MICHAEL LONSDALE, LE VIEIL HOMME ET LA MORALE

GEBO ET L’OMBRE, de Manoel de Oliveira – 1h31

Gebo (Michael Lonsdale)

Avec Michael Lonsdale, Claudia Cardinale, Jeanne Moreau, Leonor Silveira, Ricardo Trépa

Sortie : mercredi 26 septembre 2012

Mon avis : 4 sur 5

Quezako ?

Malgré l’âge, Gebo poursuit son activité de comptable pour nourrir sa famille. Il vit avec sa femme, Doroteia, et leur belle-fille, Sofia, mais c’est l’absence de leur fils, João, qui occupe tous les esprits. Gebo semble cacher quelque chose sur ce fils absent, en particulier à Doroteia, qui vit dans l’attente de le revoir. Sofia attend également le retour de son mari, tout en le redoutant. Quand João réapparaît, leur vie bascule..

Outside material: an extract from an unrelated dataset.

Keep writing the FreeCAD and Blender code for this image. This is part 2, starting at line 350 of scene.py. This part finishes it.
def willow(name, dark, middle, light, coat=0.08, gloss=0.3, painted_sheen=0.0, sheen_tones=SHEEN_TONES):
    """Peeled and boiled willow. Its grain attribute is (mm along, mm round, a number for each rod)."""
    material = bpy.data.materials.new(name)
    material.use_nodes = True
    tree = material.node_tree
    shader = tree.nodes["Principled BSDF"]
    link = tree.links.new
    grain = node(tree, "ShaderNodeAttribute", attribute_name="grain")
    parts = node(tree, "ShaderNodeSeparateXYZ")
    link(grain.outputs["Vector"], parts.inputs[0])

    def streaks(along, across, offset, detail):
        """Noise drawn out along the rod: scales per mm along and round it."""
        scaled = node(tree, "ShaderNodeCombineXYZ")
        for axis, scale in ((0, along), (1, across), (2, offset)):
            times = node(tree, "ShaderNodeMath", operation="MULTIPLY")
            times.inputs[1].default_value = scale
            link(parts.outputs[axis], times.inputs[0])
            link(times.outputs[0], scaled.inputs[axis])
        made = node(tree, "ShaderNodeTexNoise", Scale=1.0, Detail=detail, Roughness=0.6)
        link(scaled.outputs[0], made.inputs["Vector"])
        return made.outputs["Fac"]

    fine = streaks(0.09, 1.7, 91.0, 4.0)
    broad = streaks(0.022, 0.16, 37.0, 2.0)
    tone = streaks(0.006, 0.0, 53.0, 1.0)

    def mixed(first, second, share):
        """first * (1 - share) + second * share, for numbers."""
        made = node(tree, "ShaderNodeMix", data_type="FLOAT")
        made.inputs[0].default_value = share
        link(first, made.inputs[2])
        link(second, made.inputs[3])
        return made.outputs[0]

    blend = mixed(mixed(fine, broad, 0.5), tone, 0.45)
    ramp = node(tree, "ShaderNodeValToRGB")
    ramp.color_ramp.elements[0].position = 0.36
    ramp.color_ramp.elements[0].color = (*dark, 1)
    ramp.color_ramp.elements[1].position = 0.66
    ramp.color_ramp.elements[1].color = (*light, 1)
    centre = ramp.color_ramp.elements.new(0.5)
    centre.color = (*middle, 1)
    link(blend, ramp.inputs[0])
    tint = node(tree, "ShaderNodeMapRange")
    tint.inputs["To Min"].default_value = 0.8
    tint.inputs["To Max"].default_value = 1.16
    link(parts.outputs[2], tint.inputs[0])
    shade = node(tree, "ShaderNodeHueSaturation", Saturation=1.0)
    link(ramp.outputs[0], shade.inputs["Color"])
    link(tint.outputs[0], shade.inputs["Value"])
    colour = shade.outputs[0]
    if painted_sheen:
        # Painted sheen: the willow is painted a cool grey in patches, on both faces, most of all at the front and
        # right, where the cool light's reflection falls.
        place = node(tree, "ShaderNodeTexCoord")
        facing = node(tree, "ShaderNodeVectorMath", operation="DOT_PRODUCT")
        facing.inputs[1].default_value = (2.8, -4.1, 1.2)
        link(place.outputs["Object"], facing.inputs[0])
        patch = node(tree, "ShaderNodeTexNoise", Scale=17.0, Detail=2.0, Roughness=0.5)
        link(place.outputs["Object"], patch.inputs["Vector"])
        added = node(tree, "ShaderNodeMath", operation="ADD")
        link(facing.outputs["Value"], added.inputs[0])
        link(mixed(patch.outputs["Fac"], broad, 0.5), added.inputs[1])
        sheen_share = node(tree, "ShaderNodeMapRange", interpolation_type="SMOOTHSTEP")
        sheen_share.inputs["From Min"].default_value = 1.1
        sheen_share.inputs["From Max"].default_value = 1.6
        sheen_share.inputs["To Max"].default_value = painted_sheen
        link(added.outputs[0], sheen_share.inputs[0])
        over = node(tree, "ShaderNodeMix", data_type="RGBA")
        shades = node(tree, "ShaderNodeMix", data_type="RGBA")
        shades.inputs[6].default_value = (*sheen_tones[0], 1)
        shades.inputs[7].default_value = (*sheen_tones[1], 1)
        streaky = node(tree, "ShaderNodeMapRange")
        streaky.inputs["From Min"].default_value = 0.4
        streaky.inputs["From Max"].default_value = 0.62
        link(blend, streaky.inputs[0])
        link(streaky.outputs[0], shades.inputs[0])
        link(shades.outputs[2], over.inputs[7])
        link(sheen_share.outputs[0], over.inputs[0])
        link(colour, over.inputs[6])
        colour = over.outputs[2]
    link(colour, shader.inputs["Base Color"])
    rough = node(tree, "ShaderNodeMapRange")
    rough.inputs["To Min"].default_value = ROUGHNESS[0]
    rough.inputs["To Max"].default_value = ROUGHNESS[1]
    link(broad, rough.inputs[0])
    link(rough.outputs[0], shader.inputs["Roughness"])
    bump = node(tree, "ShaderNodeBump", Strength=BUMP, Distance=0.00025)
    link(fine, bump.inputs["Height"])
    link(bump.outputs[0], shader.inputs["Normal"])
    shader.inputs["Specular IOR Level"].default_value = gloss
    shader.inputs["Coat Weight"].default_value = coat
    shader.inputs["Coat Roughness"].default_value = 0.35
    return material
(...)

GEBO ET L’OMBRE – Bande-annonce VF par CoteCine

2 raisons d’aller voir ce film ?

Doyen du cinéma, Manoel de Oliveira,  103 ans, signe ici une réflexion minimaliste, dans un univers fermé -celui d’une bicoque bouffée par l’humidité au cœur d’une ville- sur l’honnêteté et le prix de la liberté. Gébo incarne ce père qui veut rester dans le droit chemin quitte à en payer le prix fort quand son fils symbolise une forme de révolté, de désir de changer de destin. C’est aussi un travail sur l’attente. Ici, tous les personnages s’attendant à quelque chose, à ce petit rien qui pourrait faire revenir la vie, la lumière alors que tout le décor est plongé dans une lumière blafarde, éclairé par de pauvres lampes. Le cinéaste le souligne : « Les personnages attendent en effet que quelque chose se passe, mais en même temps ils espèrent qu’il n’arrive rien de mal. Comme on le dit dans le film, le bonheur est qu’il ne se passe rien du tout. C’est vrai que dans mes films il semble qu’il n’arrive rien et pourtant des choses importantes s’y passent ! Comment peut-on expliquer la vie ? La vie n’a pas d’explication, elle se déroule. » Le tout est fait dans une remarquable économie de mise en scène où les plans-séquences laissent le temps aux personnages d’exprimer leurs doutes, leur désarroi, leurs craintes.

La vie d’une famille qui lutte contre la pauvreté

Des personnages qui sont incarnés par des comédiens absolument remarquables. Michael Lonsdale en tête qui, une fois encore, sait insuffler une âme à Gebo, ce vieil homme écartelé entre l’amour pour son fils et son désir d’honnêteté. Il souligne : « Gebo est un homme qui a mené une vie très dure, qui est pris dans un travail éprouvant et qui souffre de voir sa femme attendre leur fils. Il ment pour apaiser son épouse, il invente des lettres d’un ami afin qu’elle reçoive des nouvelles de leur fils, il construit un monde d’illusion en somme. Et dès que le fils revient c’est la catastrophe. Le film est pathétique, c’est un vrai mélo. Mais Gebo lui-même n’est pas ambigu, il ment pour ne pas faire de peine à sa femme, il ne voit pas d’autre solution. Il est habité par le sens du devoir et par la morale, ce sont les valeurs de l’époque. Maintenant tout le monde triche et dissimule, on en est loin ! Oliveira a coupé la dernière partie de la pièce qui donnait une toute autre portée au sacrifice de mon personnage. En effet, dans la pièce Gebo revenait chez lui après avoir purgé sa peine de prison et il retrouvait son fils, qui avait gardé le magot, et ils allaient boire tous les deux. C’est une conclusion plus optimiste, sans doute, que celle du film mais je crois qu’Oliveira n’aime pas trop que les choses finissent bien. »

Face à lui, il y a toutes ces figures de femmes, femme, fille ou voisine qui apportent, chacune, une forme de respiration dans cet univers étouffant. Claudia Cardinale est splendide dans le rôle de cette mère-courage qui s’isole de la rumeur extérieure, vit cloîtrée et continue de rêver à un fils rêvé. Elle souligne : « Mon personnage est presque une ombre, c’est la seule qui ne sait pas ce qui s’est passé, et elle ne vit que pour revoir son fils. Et, bien sûr, la fin du film est un choc terrible quand son mari prétend que c’est lui qui a volé l’argent pour sauver leur fils. Doroteia reste bouche bée, stupéfaite devant ce geste incroyable. On peut dire que c’est une femme qui vit dans l’illusion totale. »

Jouant sur les regards, les silences, Manoel de Oliveira livre ici une variation profonde sur la vie, la révolte et le prix de la liberté… C’est sobre, épuré et fort.